The drive up to the resort was rainy and sleepy, but the weather also meant very little traffic. I would only give myself an A- for transport because my car broke down that morning, all full of our stuff, but then I got to drive my dad's fancy Audi, so maybe I get just a regular A.

Friday evening there is always a lobster bake/ridiculous dance party. The girls were happy to learn the Macarena and hang in the bounce-house until bedtime (A- for much later than usual bedtime). My dad started drinking CC over ice at 6 pm and didn't stop until well after he had danced with my mother - TWICE - to "Blurred Lines." That was a scene, my friends, that I will never forget. I will never forget. I also might have taught my mother how to dance "Gangnam Style," but there was no video recording so let's just pretend it never happened. I might have been drinking rum. Weirdest-wedding-ever-dance-party: A+!
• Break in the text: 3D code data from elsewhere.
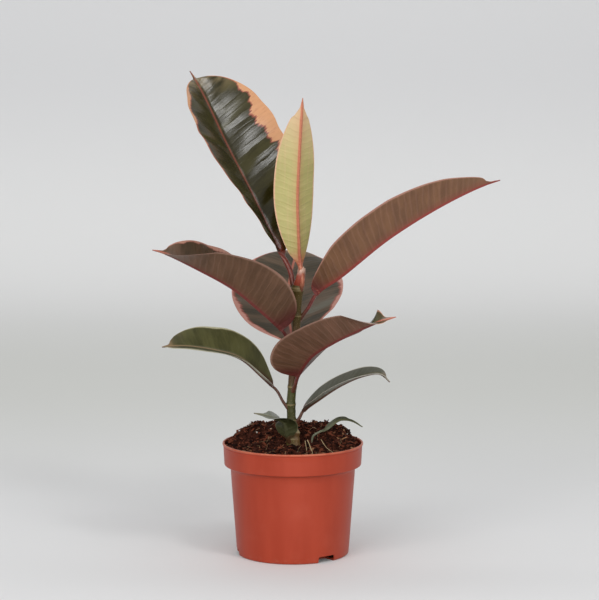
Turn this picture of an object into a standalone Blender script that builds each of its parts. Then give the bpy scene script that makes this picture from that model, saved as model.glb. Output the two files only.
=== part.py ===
"""A small rubber plant with ten leaves, standing in a plastic nursery pot.

Metres, +Z up. The origin is the middle of the pot's underside. The plant's best side faces -Y.
Each leaf is one solid: a round stalk that widens into a folded blade with a rib underneath.
"""

from math import cos, log, pi, radians, sin

import bmesh
import bpy
from mathutils import Matrix, Vector

# Clearance between pieces that touch or sit in one another.
GAP = 0.0003

# Flats round the pot and the soil, the same on both so that the gap between them is even.
ROUND_SEGMENTS = 48

# Nursery pot.
POT_HEIGHT = 0.096
RIM_RADIUS = 0.060
BASE_RADIUS = 0.0478
BAND_HEIGHT = 0.0185
BAND_STEP = 0.0052
BAND_TAPER = 0.0015
SHOULDER_DROP = 0.0034
WALL = 0.0011
LIP_THICKNESS = 0.0016
LIP_HEIGHT = 0.0016
FLOOR_THICKNESS = 0.0014
CORNER_RADIUS = 0.0016

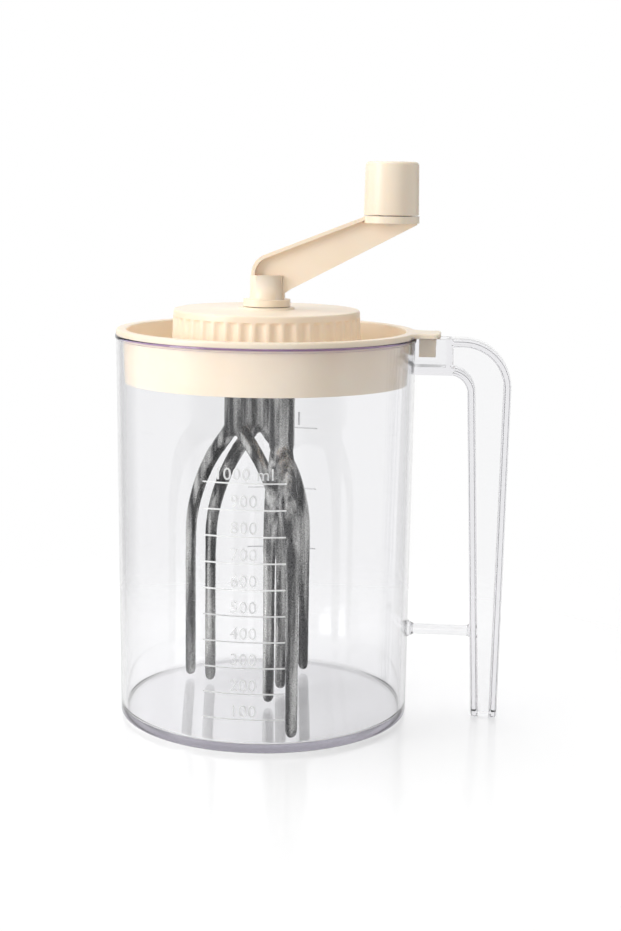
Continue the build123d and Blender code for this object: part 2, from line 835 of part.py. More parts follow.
with BuildPart() as beater_form:
    with BuildSketch(Plane.XY.offset(beater_split - beater_shaft_radius / 2)):
        Circle(beater_shaft_radius)
    extrude(amount=beater_shaft_top - beater_split + beater_shaft_radius / 2)
    fillet(beater_form.edges().group_by(Axis.Z)[0], beater_nose_rounding)
    for side in (1, -1):
        for section_plane, corners in arm_sections(side):
            with BuildSketch(section_plane):
                Polygon(*corners, align=None)
        loft()
        for section_plane, corners in tine_sections(side):
            with BuildSketch(section_plane):
                Polygon(*corners, align=None)
        loft(ruled=True)
    with BuildSketch(Plane.XY.offset(beater_shaft_top - beater_screw_bite - slip)):
        Circle(beater_screw_radius + screw_gap)
    extrude(amount=beater_screw_bite + slip, mode=Mode.SUBTRACT)

beaters = {}
for beater_name in beater_places:
    with BuildPart() as beater:
        with Locations(beater_location(beater_name)):
            add(beater_form.part)
    beaters[beater_name] = beater

# ================= Rotor plate and its screws =================

screw_sink = beater_screw_head_radius - beater_screw_radius
screw_length = plate_top - beater_shaft_top + beater_screw_bite
farthest_shaft = max(distance for distance, direction, turn in beater_places.values())
shaft_tops = [beater_location(name, plate_top, turned=False) for name in beater_places]
shaft_pockets = [beater_location(name, plate_bottom, turned=False) for name in beater_places]

with BuildPart() as rotor_plate:
    with BuildSketch(Plane.XY.offset(plate_bottom)):
        Circle(farthest_shaft + beater_shaft_radius + rotor_plate_rim)
    extrude(amount=rotor_plate_thickness)
    fillet(rotor_plate.edges().filter_by(GeomType.CIRCLE), rotor_plate_rounding)
    with BuildSketch(Plane.XY.offset(plate_bottom)):
        Circle(sun_shaft_radius)
        Rectangle(2 * sun_shaft_radius, flat_width + 2 * running, mode=Mode.INTERSECT)
    extrude(amount=rotor_plate_thickness, mode=Mode.SUBTRACT)
    with Locations(*shaft_pockets):
        Cylinder(beater_shaft_radius + running, rotor_pocket_depth, align=upwards, mode=Mode.SUBTRACT)
        Cylinder(beater_screw_radius + screw_gap, rotor_plate_thickness, align=upwards, mode=Mode.SUBTRACT)
    with Locations(*shaft_tops):
        Cone(
            beater_screw_radius + screw_gap,
            beater_screw_head_radius + screw_gap,
            screw_sink,
            align=downwards,
            mode=Mode.SUBTRACT,
        )

with BuildPart() as beater_screws:
    with Locations(*shaft_tops):
        Cone(beater_screw_radius, beater_screw_head_radius, screw_sink, align=downwards)
        Cylinder(beater_screw_radius, screw_length, align=downwards)

with BuildPart() as rotor_screw:
    with BuildSketch(Plane.XY.offset(plate_bottom - rotor_screw_head)):
        Circle(rotor_screw_head_radius)
    extrude(amount=rotor_screw_head)
    with BuildSketch(Plane.XY.offset(plate_bottom)):
        Circle(rotor_screw_radius)
    extrude(amount=rotor_screw_length)

# ================= Export =================

pieces = {
    "jar": jar,
    "handle": handle,
    "lid": lid,
    "ring_gear": ring_gear,
    "sun_shaft": sun_shaft,
    "floor_bush": floor_bush,
    "carrier": carrier,
    "planet_pins": planet_pins,
    "gear_cap": gear_cap,
    "cap_bush": cap_bush,
    "cap_screws": cap_screws,
    "crank": crank,
    "crank_screw": crank_screw,
    "knob": knob,
    "knob_plug": knob_plug,
    "knob_clip": knob_clip,
    "knob_pin": knob_pin,
    "rotor_plate": rotor_plate,
    "beater_screws": beater_screws,
    "rotor_screw": rotor_screw,
}
pieces.update(planets)
pieces.update(beaters)

for name, piece in pieces.items():
    piece.part.label = name
    export_step(piece.part, f"parts/{name}.step")
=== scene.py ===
"""Looks of a clear hand-cranked mixer jar with a cream lid, fluted drum, crank and cast beaters.

The classes hold their sizes in millimetres, in the same frame as the solids. Each mesh is scaled to metres once,
when it becomes an object.
"""

from __future__ import annotations

import logging
import math
from dataclasses import dataclass, field
from enum import Enum
from typing import Callable, Iterable, Sequence

import bmesh
import bpy
from mathutils import Matrix, Vector, noise

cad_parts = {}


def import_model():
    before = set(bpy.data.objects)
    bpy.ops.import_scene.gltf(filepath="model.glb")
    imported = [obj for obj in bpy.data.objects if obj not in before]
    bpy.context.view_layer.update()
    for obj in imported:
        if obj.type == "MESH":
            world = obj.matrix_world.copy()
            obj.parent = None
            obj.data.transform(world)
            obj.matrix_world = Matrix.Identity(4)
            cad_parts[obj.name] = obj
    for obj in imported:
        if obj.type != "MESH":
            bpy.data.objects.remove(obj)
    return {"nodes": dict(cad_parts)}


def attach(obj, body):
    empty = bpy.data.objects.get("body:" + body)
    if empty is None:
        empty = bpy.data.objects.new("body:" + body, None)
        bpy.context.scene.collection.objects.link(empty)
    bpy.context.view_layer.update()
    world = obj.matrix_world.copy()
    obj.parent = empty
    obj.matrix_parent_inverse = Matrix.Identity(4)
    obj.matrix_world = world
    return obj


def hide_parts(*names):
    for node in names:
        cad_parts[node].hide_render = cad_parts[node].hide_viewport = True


log = logging.getLogger("mixer_jar")

MM = 0.001
MERGE_DISTANCE = 1e-3
FLAT_ANGLE = 0.6
SHARP_ANGLE = 50
Colour = tuple[float, float, float]


class Body(str, Enum):
    """The moving bodies that pieces ride on."""

    JAR = "jar"
    LID = "lid"
    CRANK = "crank"
    KNOB = "knob"
    ROTOR = "rotor"


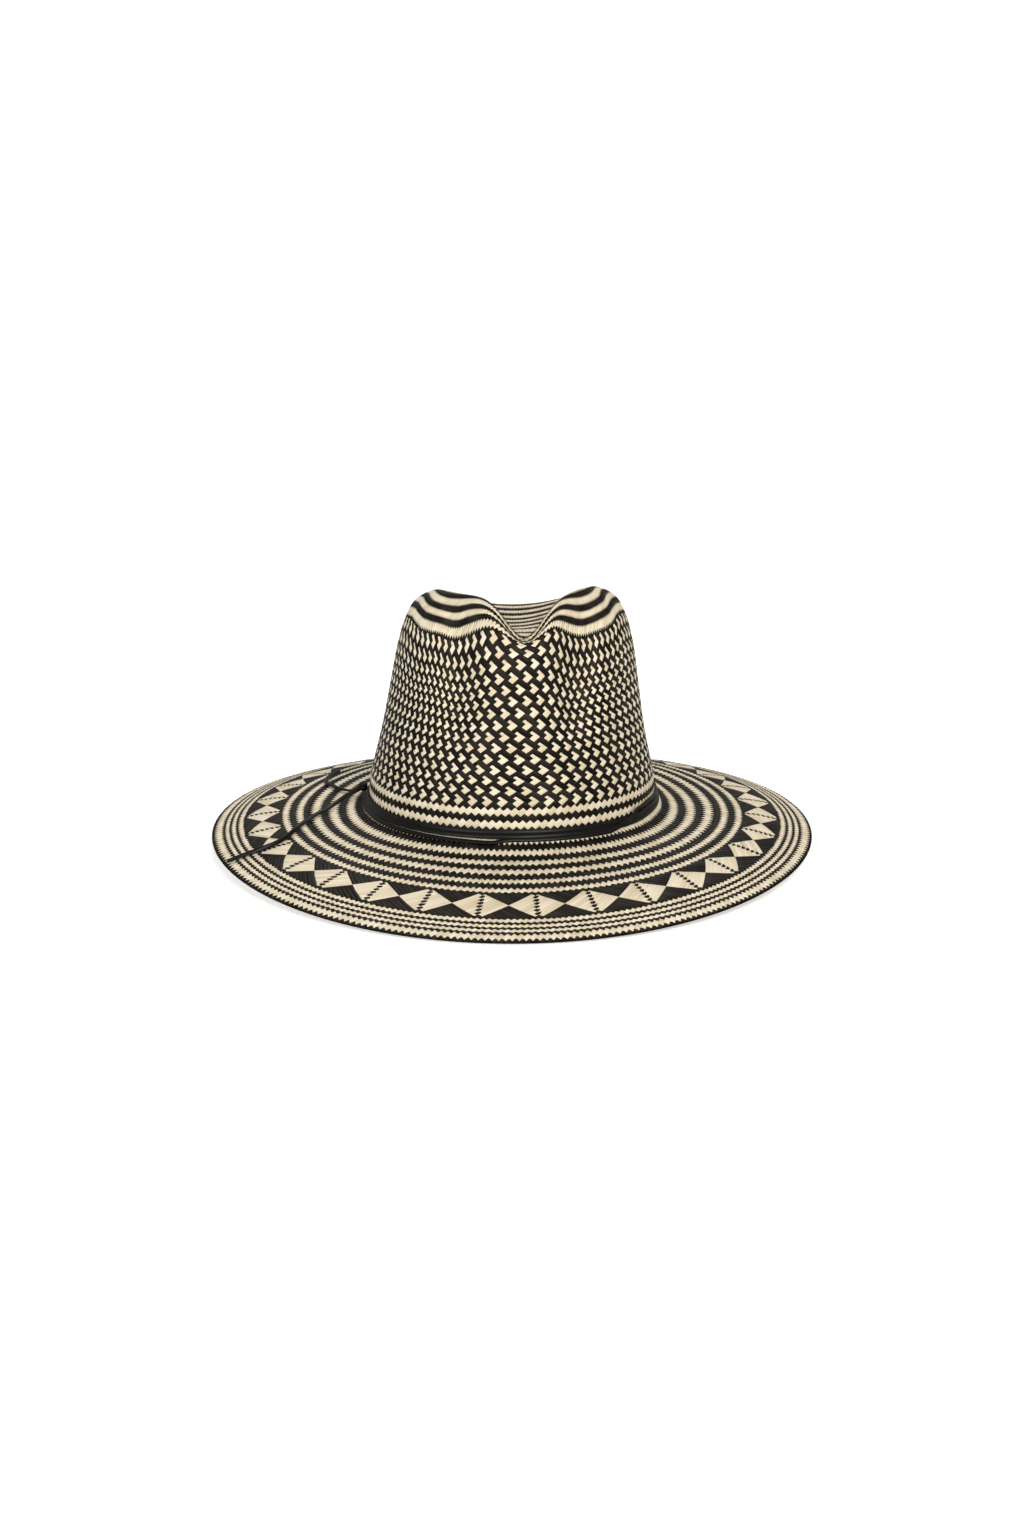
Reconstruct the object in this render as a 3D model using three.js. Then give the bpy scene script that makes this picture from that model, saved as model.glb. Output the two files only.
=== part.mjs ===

Poor Baby G. succumbed to a tummy bug overnight on Friday, so I spent the pre-dawn hours  changing both of us out of multiple pairs of barfed-upon PJs. Friday-into-Saturday, I'm afraid, gets a D. But Saturday officially dawned bright and lovely and we all went to the beach (A) and with plenty of Tylenol and cuddles, by afternoon, the Baby was just fine (B+). And all the grownups went to a wine-tasting (A), which was fun except day-drinking should be followed either by more drinking or immediate napping and I did neither (C+) and by 9 pm that night I was DONE. My brother and his wife were DONE too, so they took me down the mountain in their golf cart, collected my nieces from my cabin, and we all went to bed early (A+). But that was OK too. We all slept like champions and drove home the next day without incident (A-).

Weekend cumulative average: A

And this weekend, well. For the first time ever, the Green Team is splitting up to have separate adventures. Little A. is spending the weekend with my parents, and has already told me that she is going to "take Nana on all the rides at Santa's Village because otherwise Nana might not have fun. And Grampa can take pictures." Baby G. is going to her first Red Sox game with her dad, CT grandparents, and uncle. And I am headed up the coast again for a little getaway of my own. This will be the first night I have spent away since Baby G was born. I am going to miss the dickens out of those girls but oh, oh, oh. SLEEPING IN and other adult-y things, how I have longed for thee.

I used to hate summer. Indoorsy, bookish nerds with an aversion to bare skin don't fare well with heat and sweat and tourists all around. But now I can see what all the hype is about: it's fun. FUN! Summer is a stupid and highly inappropriate Daft Punk song blasting out of your car window and all three of us girls singing along. Summer is ice cream dripping down your chin. Summer is the perfect light reflecting off the slick of low tide. Summer is a little black dress under fireworks. And I'm paraphrasing myself here, but around these parts, Summer 2013 is delivering fun, on all fronts.

So, what did you do on your summer vacation?